BASSETERRE, St. Kitts -– There are many risks associated with climate change, as it has an inextricable link to increased non-communicable diseases (NCDs), particularly in Small Island Development States (SIDS), according to Prime Minister, Dr. the Honourable Timothy Harris.

An article on this topic was co-authored by Prime Minister Harris and Executive Director of the Caribbean Public Health Agency (CARPHA) Dr. James Hospedales. The article was published in the November/December issue of the G20 Buenos Aires publication, which is the official conference book for the upcoming Nov. 30 to Dec. 1 G20 Meeting in Argentina.

“More must be done to protect small island and low-lying developing states from the escalating dual threats of rising temperatures and unhealthier populations,” Dr. Harris and Dr. Hospedales concluded in the article.

Dr. Harris, CARICOM’s lead Head on health matters, and Dr. Hospedales, the chair of the Defeat-NCD Partnership governing board, stated in the publication that climate change and NCDs are “two sides of the same coin” and that Small Island Developing States, like St. Kitts and Nevis, “are the most vulnerable to the impact of both climate change and NCDs.”

“One link between climate and NCDs is the excessively large number of deaths among people with NCDs in the weeks and months after a large storm, given the disruption to services and reduced availability of medicines. Another link is food and nutrition security.

“We are witnessing the erosion of agriculture as more frequent storms, drought episodes and damage to coral reefs undermines food and nutrition security in SIDS. This leads to more consumption of cheap, low-quality imported food, leading to obesity and attendant NCDs,” the article stated.

It stated that effective public policies and programmes must be implemented if countries are to turn the tide on the NCD epidemic.
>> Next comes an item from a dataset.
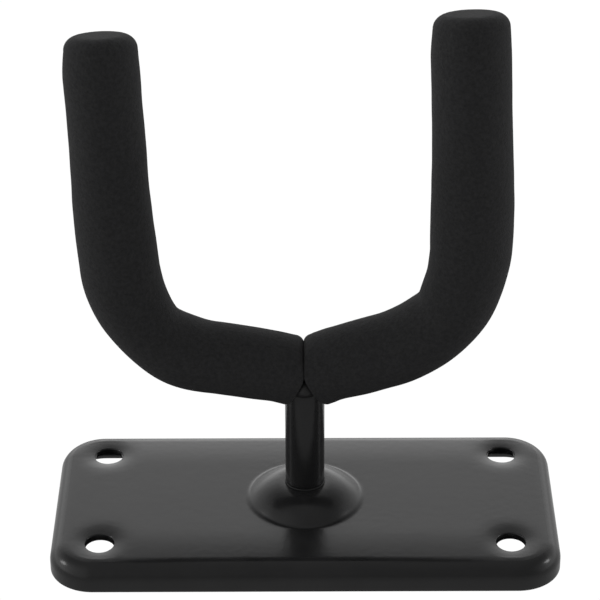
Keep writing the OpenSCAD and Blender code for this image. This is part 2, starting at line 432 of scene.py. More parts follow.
def rim_rings():
    """Rings from the panel's edge out over the rim, down the wall, under it and up the inside."""
    outer_start = math.asin(1 - PANEL_INSET / RIM_R)
    inner_r = RIM_R - SHEET
    inner_start = math.asin((RIM_R - PANEL_INSET) / inner_r)
    profile = []
    for i in range(17):
        t = mix(outer_start, math.pi / 2, i / 16)
        profile.append((RIM_R * (1 - math.sin(t)), RIM_R * (1 - math.cos(t))))
    wall_top = RIM_R
    wall_low = PLATE_TOP - LOWER_EDGE_R
    profile += [(0, mix(wall_top, wall_low, i / 3)) for i in range(1, 3)]
    for i in range(6):
        a = math.pi / 2 * i / 5
        profile.append((LOWER_EDGE_R * (1 - math.cos(a)), wall_low + LOWER_EDGE_R * math.sin(a)))
    for i in range(6):
        a = math.pi / 2 * i / 5
        profile.append((SHEET - LOWER_EDGE_R * (1 - math.sin(a)), wall_low + LOWER_EDGE_R * math.cos(a)))
    profile += [(SHEET, mix(wall_low, wall_top, i / 3)) for i in range(1, 3)]
    for i in range(13):
        t = mix(math.pi / 2, inner_start, i / 12)
        profile.append((RIM_R - inner_r * math.sin(t), SHEET + inner_r * (1 - math.cos(t))))
    rings = []
    for inset, depth in profile:
        ring = []
        for x, y in outline(inset):
            sink = edge_drop(x, y) + dimple_drop(x, y)
            ring.append((x, y, (PLATE_TOP - sink) * (1 - depth / PLATE_TOP)))
        rings.append(ring)
    return rings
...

It suggested improving regulatory capacity for tobacco, alcohol, food, and medicines to reduce population risk levels and to increase access to treatment.
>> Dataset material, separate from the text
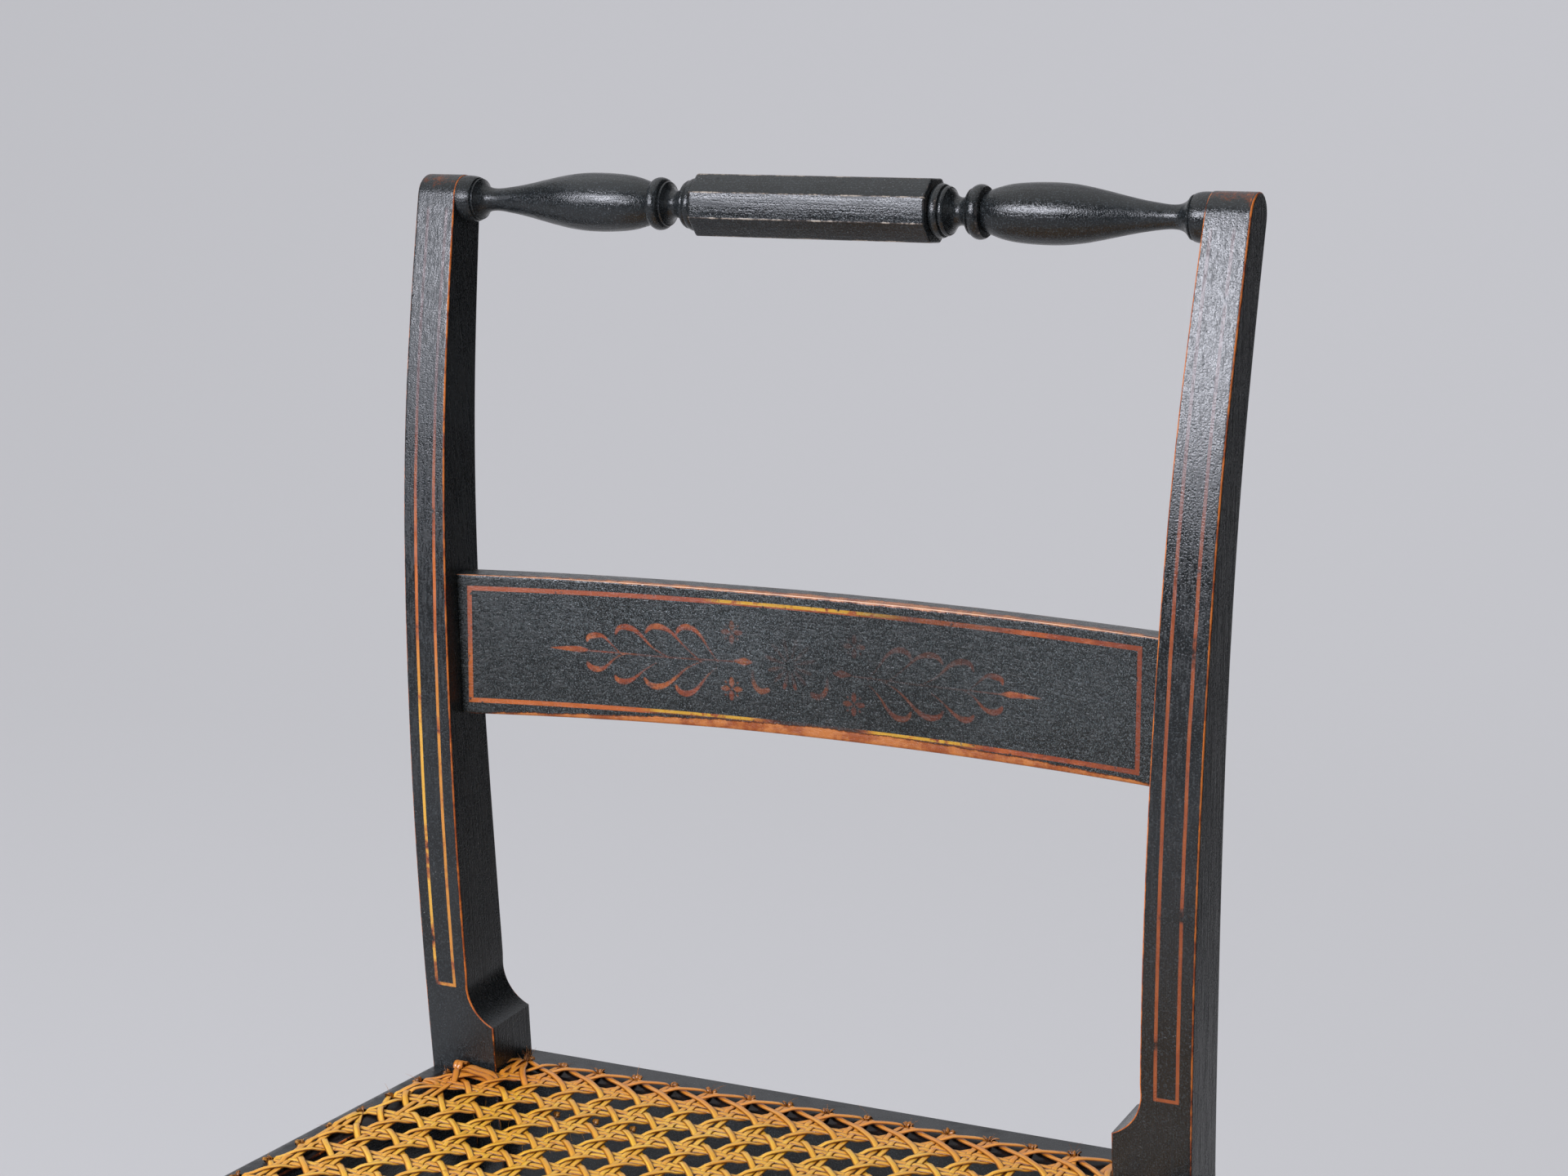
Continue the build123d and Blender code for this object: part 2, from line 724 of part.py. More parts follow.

The article noted that both climate change and NCDs are typified by over-consumption of food, fossil fuel, tobacco and alcohol. It added, “Climate change in the Caribbean means hotter, drier weather, with more category four or five storms and inundation by above-average rainfall that leads to loss of life, property, agricultural crops and infrastructure. The social, economic and environmental implications are profound.”
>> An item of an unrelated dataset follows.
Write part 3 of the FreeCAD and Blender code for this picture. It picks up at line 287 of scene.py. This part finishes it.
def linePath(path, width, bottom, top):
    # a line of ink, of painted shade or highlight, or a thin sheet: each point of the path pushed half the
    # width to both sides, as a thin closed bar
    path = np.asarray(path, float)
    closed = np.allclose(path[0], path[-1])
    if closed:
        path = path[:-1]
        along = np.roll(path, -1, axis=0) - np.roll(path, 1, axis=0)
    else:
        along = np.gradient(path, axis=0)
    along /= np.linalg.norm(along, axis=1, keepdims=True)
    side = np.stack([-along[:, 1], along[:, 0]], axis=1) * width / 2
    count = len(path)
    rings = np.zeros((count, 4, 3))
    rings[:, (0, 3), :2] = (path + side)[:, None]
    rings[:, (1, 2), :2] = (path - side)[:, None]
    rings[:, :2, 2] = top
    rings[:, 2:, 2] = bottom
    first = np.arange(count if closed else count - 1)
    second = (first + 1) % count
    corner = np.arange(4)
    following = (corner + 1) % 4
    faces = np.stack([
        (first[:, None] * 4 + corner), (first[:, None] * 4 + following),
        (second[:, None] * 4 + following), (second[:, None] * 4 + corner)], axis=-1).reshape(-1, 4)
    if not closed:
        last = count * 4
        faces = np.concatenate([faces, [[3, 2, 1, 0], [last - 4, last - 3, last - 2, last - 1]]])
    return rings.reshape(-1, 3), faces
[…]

Prime Minister Harris and Dr. Hospedales noted that the urgency of addressing these concerns demands that leaders develop and foster mutually beneficial and demonstrative partnerships without delay.

“There is no luxury of time when lives are at stake; livelihoods are in jeopardy; national competitiveness is under threat; our collective labour force is in crisis,” the article said. “Our SIDS economies become even more fragile under the crushing weight of the formidable challenges of climate change and NCDs.”

In September, Prime Minister Harris raised similar concerns when he addressed the 73rd Session of the United Nations (UN) General Assembly in New York City, U.S.A., and during the launch of the Defeat-NCD Partnership, which was held on the margins on the UN General Assembly.